Inflation accelerated 0.79 percent last month, according to a statement published today in the Official Gazette. Economists expected a 0.31 percent increase, according to the median estimate of 10 analysts surveyed by Bloomberg.
Peru’s economy is expanding faster than expected even after companies scaled back spending ahead of the June 5 presidential election. President Ollanta Humala announced an investor- friendly Cabinet, which will probably allow economic activity to remain “strong” in the second half of 2011, sparking inflation pressures, said Carola Sandy, an economist at Credit Suisse AG.
“The slowdown doesn’t seem to be as big as people thought,” Sandy said in a phone interview from New York before the number was released. “That will translate into faster inflation and require the central bank to put the brakes on in the third quarter.”
Policy makers led by bank President Julio Velarde left Peru’s benchmark lending rate unchanged for a second straight month July 7, citing slower inflation, a deceleration in some parts of the economy and concern about global growth.

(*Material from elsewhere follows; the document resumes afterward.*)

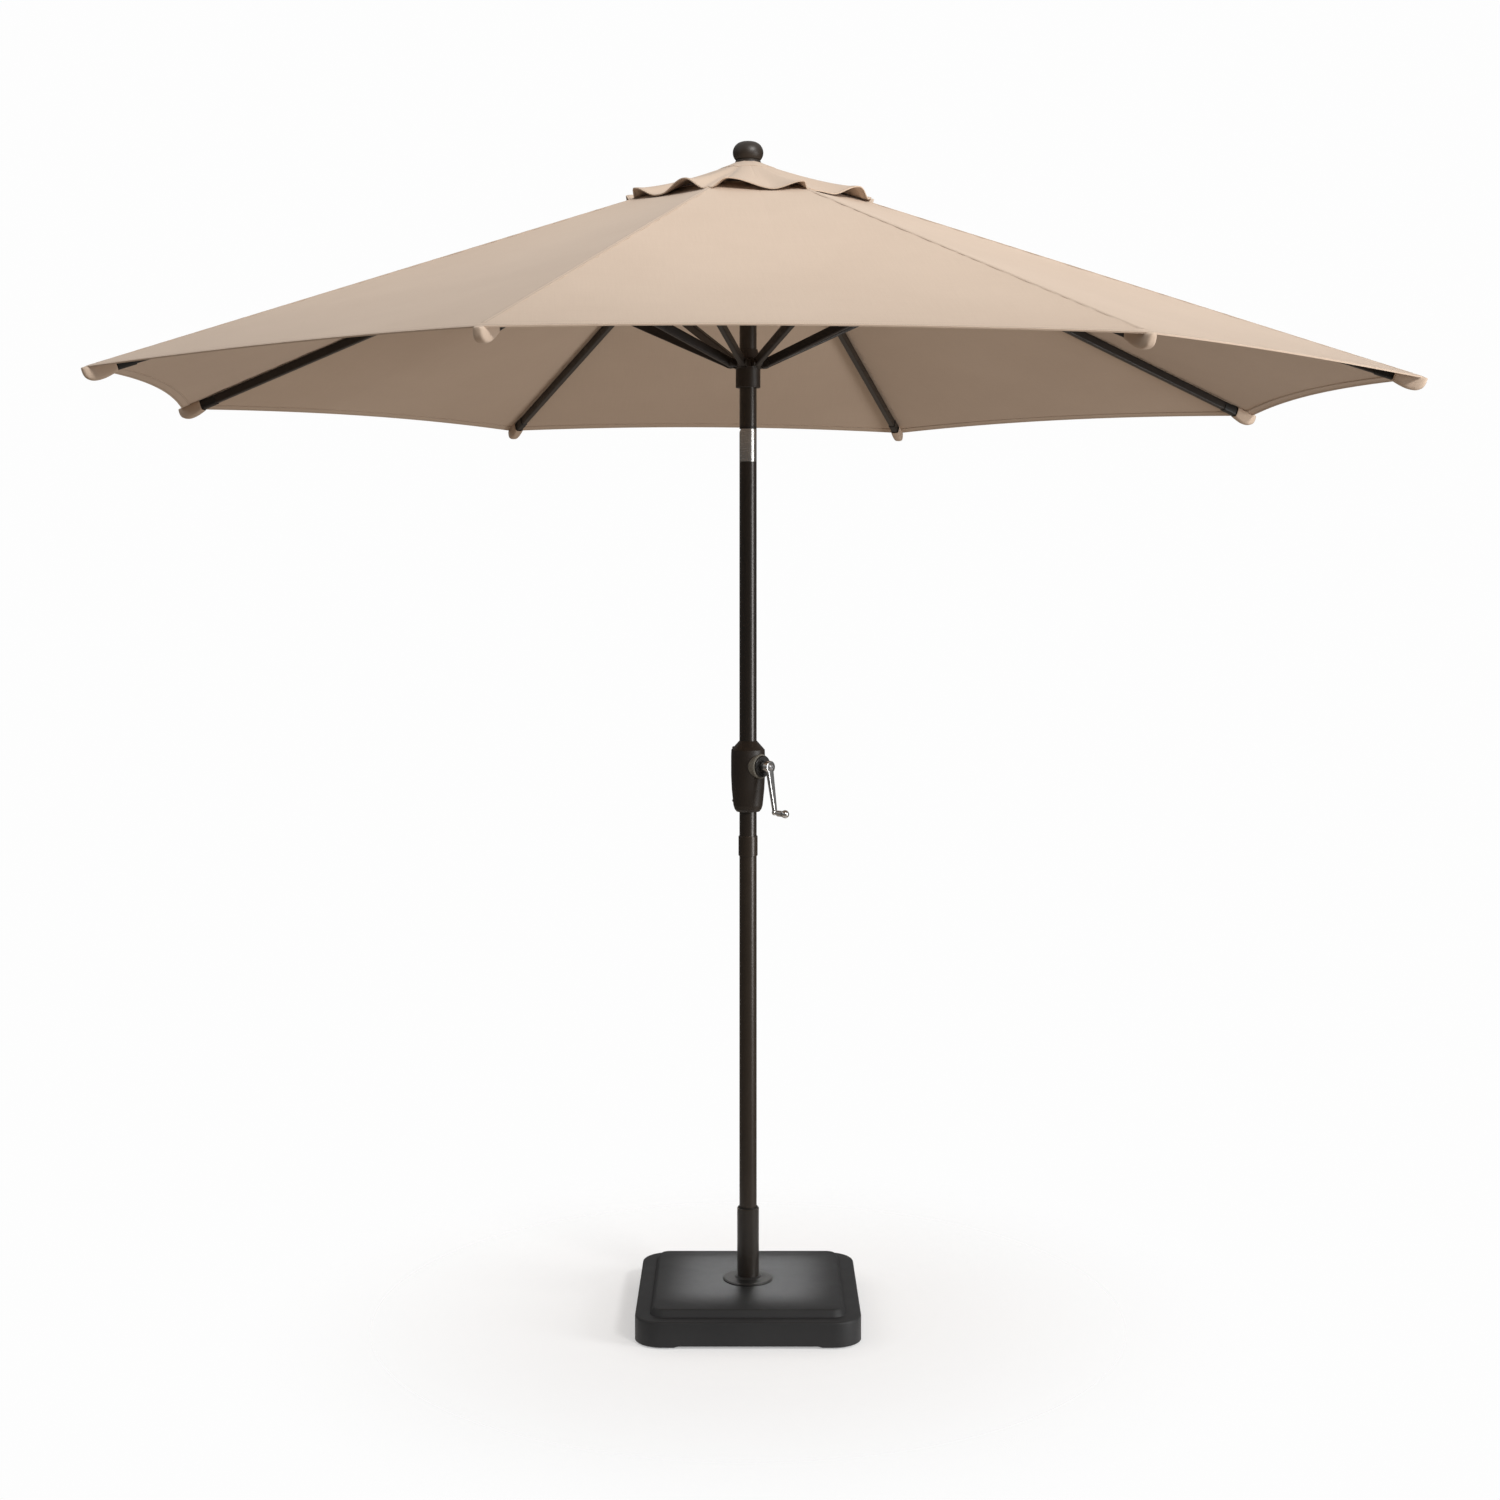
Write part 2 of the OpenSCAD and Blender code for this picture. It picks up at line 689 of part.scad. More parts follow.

Gross domestic product rose 7.1 percent in May from the year before, according to the statistics agency. While the figure was the lowest in 15 months, it beat the 6.7 percent median estimate from 10 analysts surveyed by Bloomberg.
Humala retained Velarde as central bank president, and named as Miguel Castilla as his finance minister, making him the linchpin of a Cabinet that include five businessmen and seven officials who served previous governments.

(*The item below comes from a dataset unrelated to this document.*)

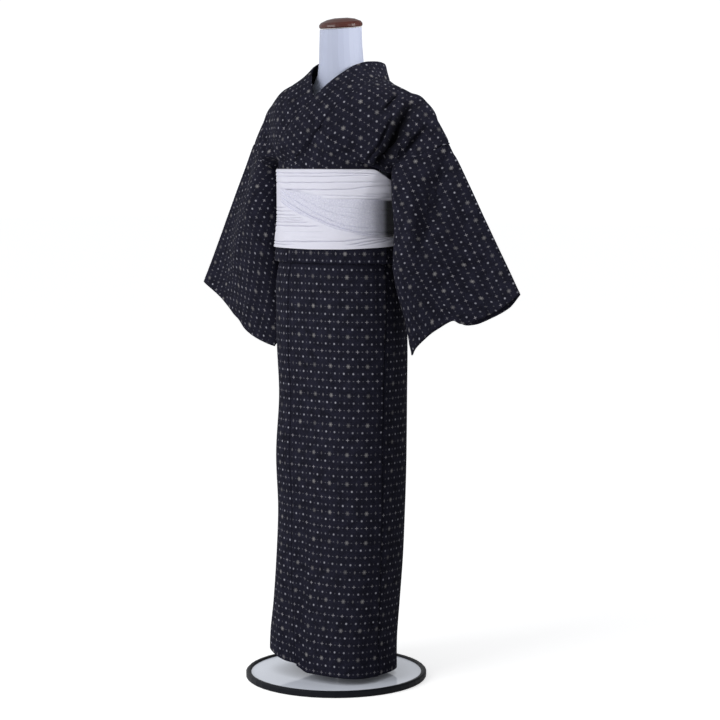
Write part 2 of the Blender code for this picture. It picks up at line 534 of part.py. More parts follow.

The sol weakened 0.2 percent to 2.7425 per U.S. dollar at 2:14 p.m. New York time, from 2.7382 on July 29.
Food prices rose 1.6 percent last month from June, the fastest since March 2008, while the cost of fuel, electricity and bus fares also increased, the agency said in an e-mailed report. Chicken accounted for half the rise in overall consumer prices.
The annual inflation rate quickened to a 26-month high of 3.35 percent in July, from 2.91 percent in June, the agency said. The rise in monthly inflation was the biggest since March 2008, when prices rose 1.04 percent.
The central bank targets annual inflation in a range of 1 percent to 3 percent.
The government’s consumer price index is based on a survey of establishments conducted by the agency in the Lima metropolitan area. Food and drink account for 38 percent of the index.